1973 Film Review

Prospectus, Parkland Community College, Champaign, Illinois

May 10, 1973. Volume Six, Number 16. Page 4.
La Hora De Los Hornos
by Ken Segan


The Hour of the Furnaces is a powerful, beautiful documentary concerning the revolution in Argentina. Early explorers in the New Lands saw innumerable Indian cooking fires along the coast of Latin America where Argentina is now located. They gave it the name of Tierra del Fuego (land of fire), and the cooking fires were “hornos.” The expression “the hour of the cooking fires” developed over the years, based on these fires which lit up every night. In more recent times, it became an anti-imperialist rallying cry, especially when taken up by the late Ernesto Che Guevara when he said “Now is ‘la hora de los hornos,’ let them see nothing but the light of the flames.” Che was Argentinian, incidentally.

As far as politically oriented and revolutionary cinema goes, the Director, Fernando Solanas, and his co-scenarist Ottavio Getino, have made a fine assemblage of the multiplicity of Argentinian life (ths was part one, 95 minutes, of three parts): we see the bustling, speedy, cosmopolitan city of Buenos Aires (largest in Latin America, and fifth in the world) with its factories, commuters, high rises, and urban way of existence. And we see the desolation of arid lands in the mountains populated by poverty stricken Indians.

The juxtaposition of images throughout the film is intense, gripping, and penetrating. They portray the frivolities and waste and leisurely life of the middle and upper classes. The theme throughout the film is that the violence, the real violence in Argentina, is not that of an occupying power, as the United  States in Viet-nam, nor is it the armed forces (for they wear the same faces) or police forces (even though we see footage throughout of police beating demonstrators); the violence is more subtle -  it is the exploiting upper classes, and the starvation, the poor housing, the low wages, the poor medical care, the educational levels, etc. This is an excellent point and it strikes home throughout. Jesse Jackson has said that here in the United States, the actual violence is in the ghettoes, in the shacks, and among the rural poor’s and migrant workers’ extremely poor standard of living.

This is very true. The violence is the huge corporations controlling the economies, the politics, the social conditions of these countries, whether it is Brazil, Puerto Rico, the United States, or Argentina.
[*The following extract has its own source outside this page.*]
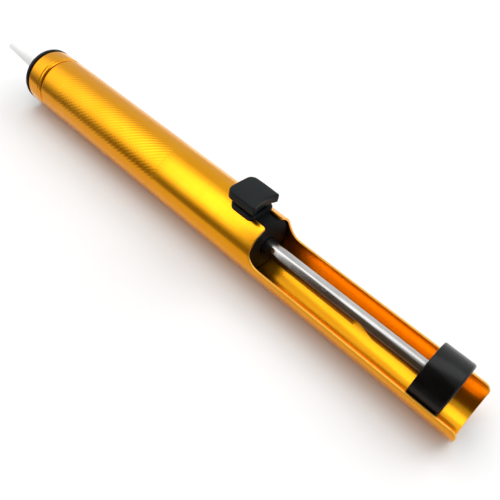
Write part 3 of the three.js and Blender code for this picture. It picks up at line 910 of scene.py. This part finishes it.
def guide_block_mesh():
    """The plug in the barrel, its neck in the slot, and the rounded head that laps the barrel."""
    plug = turned_mesh(
        "plug",
        [
            (85.1, 2.65, 0.2),
            (85.1, 8.5, 0.3),
            (104.4, 8.5, 0.3),
            (104.4, 2.65, 0.2),
        ],
        segments=128,
    )

    def outline(inset):
        return slab_outline(92.2, 101.0, 4.75, 1.9, 1.9, inset=inset)

    def lapped(s, w):
        return math.sqrt((TUBE_RADIUS + 0.15) ** 2 - w * w)

    rings = []
    for n in range(6):
        a = math.pi / 2 * n / 5
        height = HEAD_TOP - HEAD_ROUNDING * (1 - math.sin(a))
        rings.append([place(s, w, height) for s, w in outline(HEAD_ROUNDING * (1 - math.cos(a)))])
    rings.reverse()
    flat = outline(HEAD_ROUNDING)
    top = [scaled_ring(flat, share, lambda s, w: HEAD_TOP) for share in (0.35, 0.7)]
    under = [scaled_ring(outline(0.0), share, lapped) for share in (1.0, 0.75, 0.5, 0.25)]
    head = stacked_mesh("head", [*top, *rings, *under])
    neck = box_mesh("neck", SLOT_START + 0.3, 101.0, 3.0, 5.4, 9.8)
    stem_room = box_mesh("stem_room", 94.4, 100.0, 2.1, 4.0, 12.0)
    countersink = [[-9.5, 2.25], [-8.5, 2.25], [-7.5, 1.4], [-3.9, 1.4]]
    screw_room = standing_peg("screw_room", SCREW_AT, countersink)
    block = combined(
        "guide_plug",
        tidy_normals(plug),
        ("UNION", neck),
        ("UNION", head),
        ("DIFFERENCE", stem_room),
        ("DIFFERENCE", screw_room),
    )
    # Faces below the head, inside the tube, take the darker and duller block plastic as painted shade
    # for the tube's dark inside. The head above takes the plain black plastic.
    for face in block.polygons:
        face.material_index = 1 if face.center.z > AXIS_Z + HEAD_BOTTOM * MM else 0
    return block


finished(
    "guide_plug",
    guide_block_mesh(),
    [SHADED_BLOCK, PLASTIC],
    "barrel_body",
    "black_plastic",
    "guide_block",
)


def trigger_mesh():
    """The thumb pad: softly crowned, rounded all round, with a hollow rear edge and a lip there."""

    def outline(inset):
        return slab_outline(PAD_FRONT, PAD_REAR, PAD_HALF_WIDTH, 2.2, 0.8, hollow=1.1, inset=inset)

    def crown(s, w):
        dome = 0.22 * ((w / 5.0) ** 2 + ((s - 95.8) / 6.0) ** 2)
        lip = 0.18 * max(0.0, (s - 99.0) / 2.5) ** 2
        return PAD_TOP - min(dome, 0.5) + lip

    under_rounding = 0.3
    shell = []
    for n in range(7):
        a = math.pi / 2 * n / 6
        inset = PAD_ROUNDING * (1 - math.sin(a))
        drop = PAD_ROUNDING * (1 - math.cos(a))
        shell.append([place(s, w, crown(s, w) - drop) for s, w in outline(inset)])
    for n in range(5):
        a = math.pi / 2 * n / 4
        inset = under_rounding * (1 - math.cos(a))
        height = PAD_BOTTOM + under_rounding * (1 - math.sin(a))
        shell.append([place(s, w, height) for s, w in outline(inset)])
    face, base = outline(PAD_ROUNDING), outline(under_rounding)
    top = [scaled_ring(face, share, crown) for share in (0.1, 0.3, 0.5, 0.7, 0.88)]
    under = [scaled_ring(base, share, lambda s, w: PAD_BOTTOM) for share in (0.6, 0.2)]
    middle = np.mean(face, axis=0)
    pad = stacked_mesh("pad", [*top, *shell, *under], start_centre=place(*middle, crown(*middle)))
    stem = box_mesh("stem", 94.7, 99.7, 1.8, 5.6, PAD_BOTTOM + 0.6)
    slot = box_mesh("slot", 96.7, 98.1, 1.3, 4.0, 8.1)
    return combined("trigger_pad", pad, ("UNION", stem), ("DIFFERENCE", slot))


finished("trigger_pad", trigger_mesh(), [PLASTIC], "trigger", "black_plastic", "trigger_button")


def screw_mesh():
    body = standing_peg(
        "screw",
        SCREW_AT,
        [[-9.3, 1.75], [-9.24, 1.87], [-9.12, 1.95], [-8.8, 1.95], [-7.9, 1.1], [-4.2, 1.1]],
    )
    slot = box_mesh("driver_slot", SCREW_AT - 0.3, SCREW_AT + 0.3, 4.0, -10.5, -8.9)
    return combined("block_screw_head", body, ("DIFFERENCE", slot))


finished("block_screw_head", screw_mesh(), [ZINC], "barrel_body", "zinc_steel", "block_screw")


# ---- Springs --------------------------------------------------------------------------------

def coil_mesh(name, length, radius, wire, turns, sides=12, per_turn=40):
    """A spring along +Z from zero, its end turns closed against the next, in millimetres."""
    count = int(turns * per_turn)
    angles = [2 * math.pi * turns * k / count for k in range(count + 1)]
    heights = []
    for k in range(count + 1):
        turn_at = turns * k / count
        closed = min(turn_at, turns - turn_at, 1.0)
        side = 1 if turn_at > turns / 2 else -1
        plain = (length - 2 * wire) * turn_at / turns
        pull = 0.5 * (1 - closed) ** 2 * (length / turns - 2.2 * wire)
        heights.append(wire + plain + side * pull)
    floor, ceiling = min(heights), max(heights)
    heights = [wire + (h - floor) * (length - 2 * wire) / (ceiling - floor) for h in heights]
    rings = []
    for k, angle in enumerate(angles):
        out = Vector((math.cos(angle), math.sin(angle), 0))
        centre = out * radius + Vector((0, 0, heights[k]))
        ring = []
        for n in range(sides):
            b = 2 * math.pi * n / sides
            ring.append(tuple((centre + wire * (out * math.cos(b) + Vector((0, 0, math.sin(b))))) * MM))
        rings.append(ring)
    return stacked_mesh(name, rings)


spring_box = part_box("main_spring")
main_coil = coil_mesh("main_coil", (spring_box[1].x - spring_box[0].x) / MM, 6.35, 0.5, 15)
along_pump = Matrix.Rotation(math.pi / 2, 4, "Y")
main_coil.transform(Matrix.Translation((spring_box[0].x, 0, AXIS_Z)) @ along_pump)
piece = finished("main_coil", main_coil, [SPRING], "barrel_body", "spring_steel", "main_spring")
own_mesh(piece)

button_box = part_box("trigger_spring")
button_height = button_box[1].z - button_box[0].z
button_coil = coil_mesh("button_coil", button_height / MM, 1.45, 0.2, 4.5, per_turn=32)
button_coil.transform(Matrix.Translation(((button_box[0].x + button_box[1].x) / 2, 0, button_box[0].z)))
piece = finished("button_coil", button_coil, [SPRING], "barrel_body", "spring_steel", "trigger_spring")
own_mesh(piece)


# ---- Finishes of the nodes that stay --------------------------------------------------------

for node_name, material in (
    ("collar_seal", RUBBER),
    ("holder_seal", RUBBER),
    ("piston_seal", RUBBER),
    ("bumper_ring", RUBBER),
    ("piston", NYLON),
    ("piston_washer", ZINC),
    ("piston_nut", ZINC),
    ("latch_plate", ZINC),
    ("cleaning_pin", SPRING),
):
    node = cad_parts[node_name]
    for material_slot in node.material_slots:
        material_slot.material = material


# ---- Floor, light and surroundings ----------------------------------------------------------

def sheet(name, corners, material):
    """A flat sheet for the floor or a studio card."""
    mesh = bpy.data.meshes.new(name)
    mesh.from_pydata(corners, [], [[0, 1, 2, 3]])
    mesh.materials.append(material)
    item = bpy.data.objects.new(name, mesh)
    bpy.context.scene.collection.objects.link(item)
    return item


def floor_material():
    """Plain pale board with a faint unevenness."""
    n = Nodes("pale_floor")
    n.colour(n.mix(n.remap(n.noise(9, 3), 0.3, 0.7, 0, 1), (0.90, 0.895, 0.89), (0.93, 0.93, 0.93)))
    n.bump(n.noise(900, 2), 0.01, 0.1)
    return n.settings(Roughness=0.9, Specular_IOR_Level=0.1)


FLOOR_HALF = 3.0
floor_corners = [(FLOOR_HALF * x, FLOOR_HALF * y, 0.0) for x, y in ((-1, -1), (1, -1), (1, 1), (-1, 1))]
sheet("floor", floor_corners, floor_material())


def mirror_card(name, corners, colour):
    """A dim card that only reflections see, and that casts no shadow."""
    material = bpy.data.materials.new(name)
    material.use_nodes = True
    tree = material.node_tree
    tree.nodes.clear()
    emission = tree.nodes.new("ShaderNodeEmission")
    emission.inputs["Color"].default_value = (*colour, 1)
    output = tree.nodes.new("ShaderNodeOutputMaterial")
    tree.links.new(emission.outputs[0], output.inputs["Surface"])
    card = sheet(name, corners, material)
    for ray in ("camera", "diffuse", "transmission", "volume_scatter", "shadow"):
        setattr(card, "visible_" + ray, False)


def by_angle(slope, degrees, distance=1.0):
    """A point from its slope towards the nozzle and its angle from up towards +Y."""
    a = math.radians(degrees)
    return Vector((slope * distance, math.sin(a) * distance, AXIS_Z + math.cos(a) * distance))


def painted_floor_reflection(name, near, far, light):
    """A glowing strip just above the floor on the camera's side that only reflections see: a painted
    reflection of the floor, dimmer and warmer than the floor, as the barrel's near side mirrors it.
    """
    lift = 0.0004
    corners = [(-1, near, lift), (1, near, lift), (1, far, lift), (-1, far, lift)]
    mirror_card(name, corners, tuple(share * light for share in WARM))


# WARM tints the painted floor reflections. The near strip is a painted reflection of shaded floor
# beside the barrel, and the strip beyond it is a darker painted reflection.
WARM = (1.08, 0.97, 0.8)
FLOOR_DIMS_AT = 0.036
painted_floor_reflection("near_floor_painted_reflection", 0.0105, FLOOR_DIMS_AT, 0.68)
painted_floor_reflection("dim_floor_painted_reflection", FLOOR_DIMS_AT, 1.0, 0.19)

# A dim glowing card that only reflections see: a painted reflection of a dim room behind the camera,
# which the rod, knob and trough mirror. Its upper edge rises towards the nozzle. Angles are from
# straight up towards the camera's side, in degrees.
ROOM_DISTANCE = 0.3
ROOM_TAIL, ROOM_NOSE = -1.6, 0.23
ROOM_TOP_TAIL, ROOM_TOP_NOSE, ROOM_BOTTOM = 60, 10, 97
mirror_card(
    "dim_room_painted_reflection",
    [
        by_angle(ROOM_TAIL, ROOM_TOP_TAIL, ROOM_DISTANCE),
        by_angle(ROOM_NOSE, ROOM_TOP_NOSE, ROOM_DISTANCE),
        by_angle(ROOM_NOSE, ROOM_BOTTOM, ROOM_DISTANCE),
        by_angle(ROOM_TAIL, ROOM_BOTTOM, ROOM_DISTANCE),
    ],
    (0.075, 0.042, 0.018),
)


def soft_light(name, towards, distance, size, radiance, aim=(0, 0, 0), glossy=True, diffuse=True):
    """A rectangular softbox, placed by direction from the point that it faces."""
    direction = towards.normalized()
    data = bpy.data.lights.new(name, "AREA")
    data.shape = "RECTANGLE"
    data.size, data.size_y = size
    data.energy = radiance * math.pi * size[0] * size[1]
    light = bpy.data.objects.new(name, data)
    light.location = Vector(aim) + direction * distance
    light.rotation_mode = "QUATERNION"
    light.rotation_quaternion = direction.to_track_quat("Z", "Y")
    light.visible_glossy = glossy
    light.visible_diffuse = diffuse
    bpy.context.scene.collection.objects.link(light)


def heading(slope, degrees):
    """The direction of a point that by_angle gives, seen from the pump's axis."""
    return by_angle(slope, degrees) - Vector((0, 0, AXIS_Z))


soft_light("key", heading(0.5, -12), 0.7, (0.5, 0.4), 2.5, glossy=False)
soft_light("far_fill", heading(-0.3, -50), 0.8, (0.6, 0.5), 2.2, glossy=False)
soft_light("overhead", heading(0.1, -5), 0.5, (0.5, 0.22), 1.25, aim=(-0.06, 0, 0), diffuse=False)


def surroundings():
    """A pale room, with a wide bright window on the camera's side towards the nozzle."""
    world = bpy.data.worlds.new("room")
    bpy.context.scene.world = world
    world.use_nodes = True
    tree = world.node_tree
    tree.nodes.clear()
    coordinates = tree.nodes.new("ShaderNodeTexCoord")
    split = tree.nodes.new("ShaderNodeSeparateXYZ")
    tree.links.new(coordinates.outputs["Generated"], split.inputs[0])

    def eased(source, low, high, to_low, to_high):
        node = tree.nodes.new("ShaderNodeMapRange")
        node.interpolation_type = "SMOOTHSTEP"
        for name, value in (
            ("From Min", low),
            ("From Max", high),
            ("To Min", to_low),
            ("To Max", to_high),
        ):
            node.inputs[name].default_value = value
        tree.links.new(source, node.inputs["Value"])
        return node.outputs["Result"]

    def maths(operation, a, b):
        node = tree.nodes.new("ShaderNodeMath")
        node.operation = operation
        tree.links.new(a, node.inputs[0])
        tree.links.new(b, node.inputs[1])
        return node.outputs[0]

    # The window's brightness across its height, by angle from straight up.
    angle = maths("ARCTAN2", split.outputs["Y"], split.outputs["Z"])
    rising = eased(angle, math.radians(-25), math.radians(32), 0.0, 1.0)
    falling = eased(angle, math.radians(48), math.radians(96), 1.75, 0.0)
    window = maths("MULTIPLY", rising, falling)
    # By how far a direction leans towards the nozzle: the window is dark below a small lean,
    # brightest just past it, and gone where the direction runs along the pump.
    slope = split.outputs["X"]
    along = maths("MULTIPLY", eased(slope, 0.35, 0.43, 0, 1), eased(slope, 0.46, 0.70, 1.5, 0.55))
    reach = maths("MULTIPLY", along, eased(slope, 0.82, 0.97, 1, 0))
    # The plain room, dimmer on the camera's side. Its far side is lighter where the window is dark.
    room = eased(split.outputs["Y"], -0.25, 0.8, 0.70, 0.24)
    beyond = eased(split.outputs["Y"], -0.7, -0.2, 0.3, 0)
    far_wall = maths("MULTIPLY", beyond, eased(slope, 0.36, 0.44, 1, 0))
    strength = maths("ADD", maths("MULTIPLY", window, reach), maths("ADD", room, far_wall))
    background = tree.nodes.new("ShaderNodeBackground")
    output = tree.nodes.new("ShaderNodeOutputWorld")
    tree.links.new(strength, background.inputs["Strength"])
    background.inputs["Color"].default_value = (1.0, 1.0, 1.0, 1)
    tree.links.new(background.outputs[0], output.inputs["Surface"])


surroundings()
Sequences show the upper and middle classes at beaches, at livestock auctions, and at horse-racing. One good sequence shows an elite dinner party for a well-known Argentinian writer, who says that the youth have it so good, as they go to the Mediterranean more often than he, and that his favorite city is Venice, and Argentina is just so far, far away…so far from where all the good life is, and now terrible it is that he has to be so far away, in uneventful Argentina, while all the action is over there, in Europe. C’es la vie!

The children running alongside the passenger train, at the same rushing speed as the train, begging for pennies; the dying boy whose medical care consists of a frog being rubbed on his chest by a local ‘medical’ healer; the young men sitting around waiting to visit with a prostitute – these scenes show the depravity of existence in Latin America. And the incessant television commercials, billboards, and newspaper advertisements of beautiful, white, high fashion-oriented women as they promote the super sports cars and Rolls Royces, diamond-studded necklaces, Timex watches and flights to the Riviera, really hit home, and get to us, the viewers, because of the rapid-fire contrast with scenes of police violence, and abject poverty, and the teeming masses of people, yes, people, in squalid hovels.

This is a superb, inspiring, and educational film, and I recommend it to all, especially those of us, in Champaign-Urbana, and elsewhere, who drive their shiny new cars and buy dishwashers, and go to concerts and to good steak restaurants for dinner. It is especially informative for those in Europe and the United States who know little about the politics of life in such as vast and varied country as Argentina, and all of Latin America. Apathy seems to be the keynote of the day. Viva la Revolucion!